In the same breath, Song’s critique of ‘broke man propaganda,’ via John’s character, is interesting, yet safe in its approach. Do we as a society employ the same grace for black individuals who experience poverty? Or does John’s character simply fit into the safety net of society’s shaping of racial standards?
It is okay to admit that Song’s film fails in some senses, not because of its intentions of examining desire and material value within dating, and therefore the experiences of women within that context, but because it fails to involve non-white experiences within this environment. By decoupling blackness from the experiences of women in dating, and by absenting blackness from the debate on desirable qualities in dating markets, Song dismisses blackness from a reality that exists. Like Brontë, Song imagines fairy-tale romances and the rough mechanics of dating as a predominantly white experience, abdicating blackness from these narratives and therefore neglecting the role of black individuals in these horizons. Kay’s poem doesn’t fix these issues either, but instead reminds us of the reasons why these issues exist, and more importantly, how they impact the lives of those who are forced to endure erasure and elimination from the canonical narratives.
Celine Song’s Materialists, like Brontë’s Jane Eyre, presents itself as a study of love, power, and desire, but both texts fall into the familiar trap of centering whiteness while marginalising or erasing black femininity.
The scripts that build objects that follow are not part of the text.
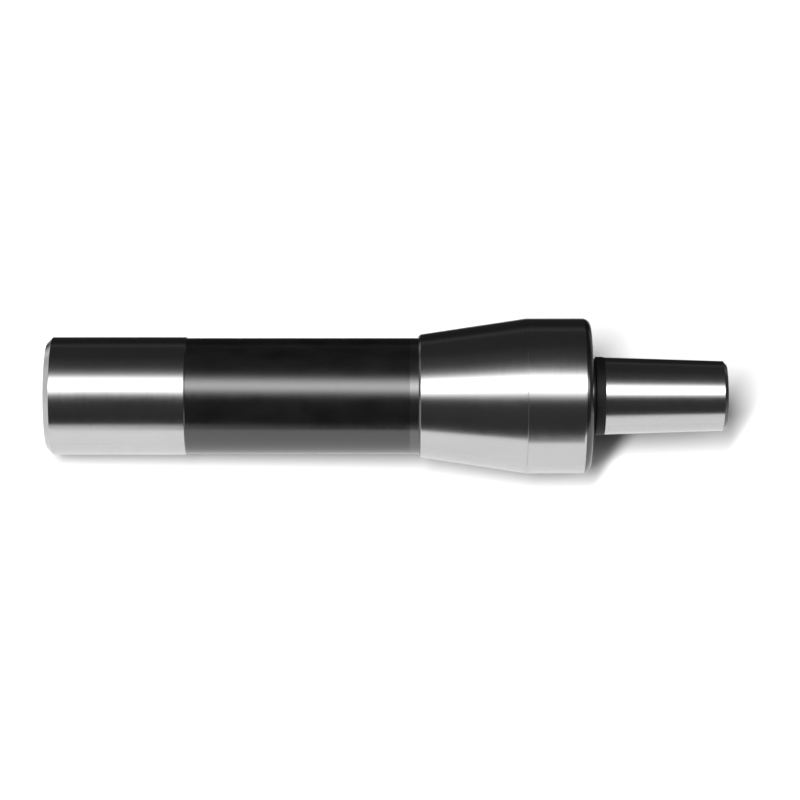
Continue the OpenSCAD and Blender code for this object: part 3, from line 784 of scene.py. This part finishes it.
def makeFrontBearing():
    f = front
    steel = "bearingSteel"
    landR = f["pitchR"] + f["land"]
    stepBack = f["shieldBackX"]
    stepFront = f["highX"] - f["shieldInset"]
    half = math.degrees(math.asin(f["land"] / f["grooveR"]))
    outer = [(f["lowX"], f["r"] - f["edge"]), (f["lowX"] + f["edge"], f["r"]),
             (f["highX"] - f["edge"], f["r"]), (f["highX"], f["r"] - f["edge"]),
             (f["highX"], landR + f["fineEdge"]), (f["highX"] - f["fineEdge"], landR), (stepFront, landR),
             (stepFront, f["stepR"]), (stepFront - f["shieldT"], f["stepR"]),
             (stepFront - f["shieldT"], landR)]
    back = [(stepBack + f["shieldT"], landR), (stepBack + f["shieldT"], f["stepR"]),
            (stepBack, f["stepR"]), (stepBack, landR), (f["lowX"] + f["fineEdge"], landR),
            (f["lowX"], landR + f["fineEdge"])]
    groove = arcCorners(f["midX"], f["pitchR"], f["grooveR"], half, 180 - half, steel)
    corners = edged(outer, 0.03, steel) + groove + edged(back, 0.03, steel)
    makeRing("frontOuterRace", "housing", "front_outer_race", "bearing_steel", corners)
    landR = f["pitchR"] - f["land"]
    start = [(f["lowX"], landR - f["edge"]), (f["lowX"] + f["edge"], landR)]
    end = [(f["highX"] - f["edge"], landR), (f["highX"], landR - f["edge"]),
           (f["highX"], f["boreR"] + f["fineEdge"]), (f["highX"] - f["fineEdge"], f["boreR"]),
           (f["lowX"] + f["fineEdge"], f["boreR"]), (f["lowX"], f["boreR"] + f["fineEdge"])]
    groove = arcCorners(f["midX"], f["pitchR"], f["grooveR"], half - 180, -half, steel)
    corners = edged(start, 0.03, steel) + groove + edged(end, 0.03, steel)
    makeRing("frontInnerRace", "spindle", "front_inner_race", "bearing_steel", corners)
    for name, node, x in (("frontShieldOuter", "front_shield_outer", stepFront - f["shieldT"]),
                          ("frontShieldInner", "front_shield_inner", stepBack)):
        low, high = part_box(node)
        outline = [(x, high.y / mm), (x + f["shieldT"], high.y / mm), (x + f["shieldT"], f["shieldIn"]),
                   (x, f["shieldIn"])]
        makeRing(name, "housing", node, "shield_steel", edged(outline, 0.05, "shieldSteel"))
    low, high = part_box("bearing_shim")
    outline = [(low.x / mm, high.y / mm), (high.x / mm, high.y / mm), (high.x / mm, f["shimIn"]),
               (low.x / mm, f["shimIn"])]
    makeRing("bearingShim", "housing", "bearing_shim", "shim_brass", edged(outline, 0.02, "brass"))
    makeRing("noseSeal", "housing", "nose_seal", "seal_rubber",
             arcCorners(seal["x"], seal["pitchR"], seal["r"], 180, -180, "sealRubber", 33)[:-1])


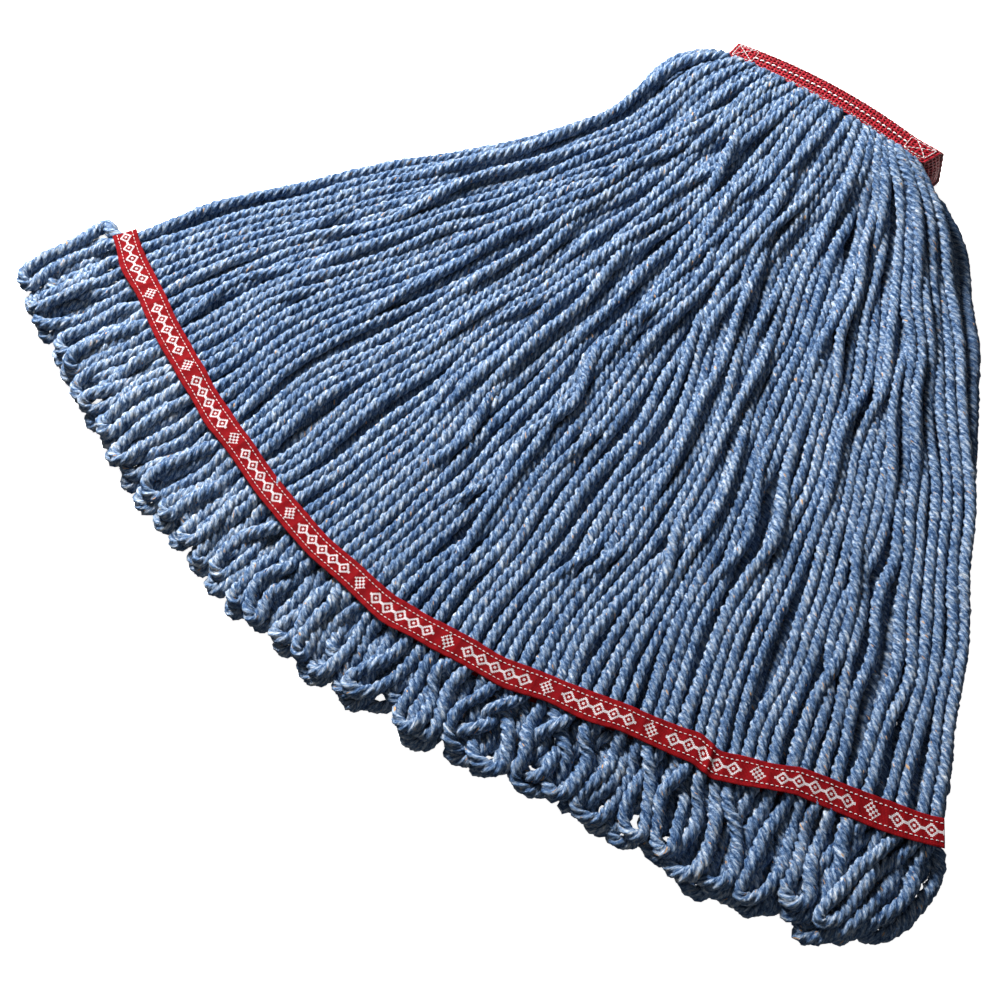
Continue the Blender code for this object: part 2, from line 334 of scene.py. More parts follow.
def lay_runs(side, seed, floor):
    """Centrelines of one curtain's runs, from inside the headband to under the tail band."""
    rng = np.random.default_rng(seed)
    if side == "top":
        # At the tail band the runs lie in uneven bunches.
        gaps = 0.82 + 0.54 * rng.random(RUNS) ** 2
        place = 2 * (np.cumsum(gaps) - gaps / 2) / gaps.sum() - 1
        place = PLACE + np.clip(place - PLACE, -0.02, 0.02)
    else:
        place = PLACE + (1 - PLACE**8) / RUNS
    end_x, end_y = on_fan(place, band_radius(place))
    start_x = HEAD_HALF * 0.91 * PLACE
    y = Y_IN + (end_y - Y_IN)[:, None] * S
    out = np.clip((-HEAD_DEPTH - y) / (-HEAD_DEPTH - end_y)[:, None], 0, 1)
    free = np.clip((Y_IN - y) / (5 * MM), 0, 1)
    stand = bulge(PLACE[:, None], out) * free
    if side == "top":
        # On the right the top curtain leaves the headband a little inside the bottom one.
        stand -= 9 * MM * smooth(0.4, 1.0, PLACE)[:, None] * (1 - smooth(0.0, 0.20, out))
    else:
        # On both sides the bottom curtain stands out past the top one, most on the right.
        past = smooth(3 * MM - HEAD_DEPTH, -5 * MM - HEAD_DEPTH, y)
        stand -= 4 * MM * smooth(0.6, 1.0, -PLACE)[:, None] * (1 - smooth(0.15, 0.35, out)) * past
        stand += 9 * MM * smooth(0.4, 1.0, PLACE)[:, None] * (1 - smooth(0.10, 0.50, out)) * past
    x = start_x[:, None] + (end_x - start_x)[:, None] * out + stand
    # At the headband the runs are four deep, in no strict order.
    layer = np.concatenate([rng.permutation(4) for _ in range(RUNS // 4)])
    low, high = (2.0 * MM, 14.4 * MM) if side == "bottom" else (15.6 * MM, 28.0 * MM)
    levels = (0.38, 0.56, 0.74, 0.86) if side == "top" else (0.14, 0.28, 0.6, 0.86)
    start_z = low + (high - low) * np.array(levels)[layer]
    fall = smooth(0.05, 0.8, S)
    z = start_z[:, None] * (1 - fall) + TAIL_Z[side] * fall
    base = np.stack([x, y, z], axis=2)
    spread = (rng.random(RUNS) - 0.5) * 4 * MM
    base[:, :, 0] += spread[:, None] * (1 - smooth(0.0, 0.5, S))
    wave = np.zeros_like(base)
    swell = smooth(0, 0.2, S) * (1 - S**14)
    # The outermost runs keep to their neighbours.
    swell = swell[None, :] * (1 - 0.75 * np.abs(PLACE) ** 12)[:, None]
    # Neighbours lean together, so that the runs lie in bunches with gaps between.
    near = np.exp(-((PLACE[:, None] - PLACE[None, :]) ** 2) * (RUNS / 4.5) ** 2)
    near /= np.sqrt((near**2).sum(1, keepdims=True))
    for count, size in WAVES:
        size *= 1.0 if side == "top" else 0.22
        # The short waves are strongest on the right.
        here = np.where(count > 4, 0.7 + 0.6 * smooth(-0.4, 0.5, PLACE), 1.0)[:, None]
        for axis, share in ((0, 1.0), (2, 0.5)):
            phase = rng.random((RUNS, 1)) * 2 * math.pi
            amount = rng.normal(size=(RUNS, 1)) * here * size * share * MM
            wave[:, :, axis] += amount * np.sin(math.pi * count * S + phase) * swell
            shared = near @ (rng.normal(size=(RUNS, 1)) * size * share * MM)
            shift = rng.random() * 2 * math.pi
            wave[:, :, axis] += 0.9 * shared * np.sin(math.pi * count * S + shift) * swell
    base = bowed(base, (1 - smooth(0.02, 0.20, S))[None, :])
    points = base + wave
    points[:, [0, 1, -1]] = base[:, [0, 1, -1]]
    return settle(points, base, wave, floor, ceiling_at(side, S)), layer


def smoothed_tops(points, radius):
    """The surface that one curtain offers to the next, with the gaps between its runs bridged."""
    tops = points[:, :, 2] + radius * (flat_at(S) * girth_at(S))[None, :]
    weights = np.exp(-(np.arange(-6, 7) ** 2) / 18)
    weights /= weights.sum()
    wide = np.pad(tops, ((6, 6), (0, 0)), mode="edge")
    return sum(w * wide[i : i + RUNS] for i, w in enumerate(weights))


runs, layers = {}, {}
# Just past the headband the yarn is springy and stands as high as the tape.
puff = (1 - smooth(0.06, 0.22, S))[None, :] * smooth(0.0, 0.03, S)[None, :]
under = np.full((RUNS, STEPS), 1.2 * MM) + 2.6 * MM * puff
runs["bottom"], layers["bottom"] = lay_runs("bottom", 3, under)
rest = smoothed_tops(runs["bottom"], YARN / 2) + 0.6 * MM
rest = np.maximum(rest, 20.5 * MM * puff)
rest = np.maximum(rest, 9.6 * MM * smooth(0.7, 1.0, S)[None, :])
runs["top"], layers["top"] = lay_runs("top", 7, rest)

# -------- the lie of the fringe loops

LINKS = 46


def loop_outline(reach, start, belly, crossed):
    """One loop in its own plane: (out from the band, sideways), from one leg round to the other."""
    round_tip = abs(belly)
    leg_out = np.array([0, 0.12, 0.34, 0.58, 0.8]) * (reach - round_tip)
    side = np.array([start, start, 0.6 * start + 0.4 * belly, 0.9 * belly, belly])
    if crossed:
        side[2:] = np.array([0.0, -0.85 * belly, -belly])
    turn = np.linspace(math.pi / 2, 0, 5)
    tip_out = reach - round_tip * (1 - np.cos(turn))
    tip_side = side[-1] * np.sin(turn)
    leg = np.stack([np.append(leg_out, tip_out), np.append(side, tip_side)], axis=1)
    back = leg[::-1][1:] * (1, -1)
    return np.vstack([leg, back])


def distances_along(points):
    """How far each point of a polyline is from its start."""
    return np.concatenate([[0], np.cumsum(np.linalg.norm(np.diff(points, axis=0), axis=1))])


def evenly_straight(points, count):
    """That many points at equal steps along a polyline."""
    at = distances_along(points)
    wanted = np.linspace(0, at[-1], count)
    return np.stack([np.interp(wanted, at, points[:, k]) for k in range(points.shape[1])], axis=1)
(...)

In contrast, Jackie Kay’s ‘Would Jane Eyre Come to the Information Desk’ exposes this erasure, reclaiming voice and visibility for Black women in literature and culture,historically silenced. Where Kay interrogates and reshapes the canon, Song’s film retreats into it. Despite its contemporary setting and critiques of materialism, Materialists offers little that is new about race, gender, or desirability.
Without acknowledging the realities of racial difference, particularly the experiences of Black women, its vision of romance remains incomplete. Kay reminds us that representation is not just aesthetic; it is political. And silence, especially when it comes to Black lives and Black love, speaks volumes.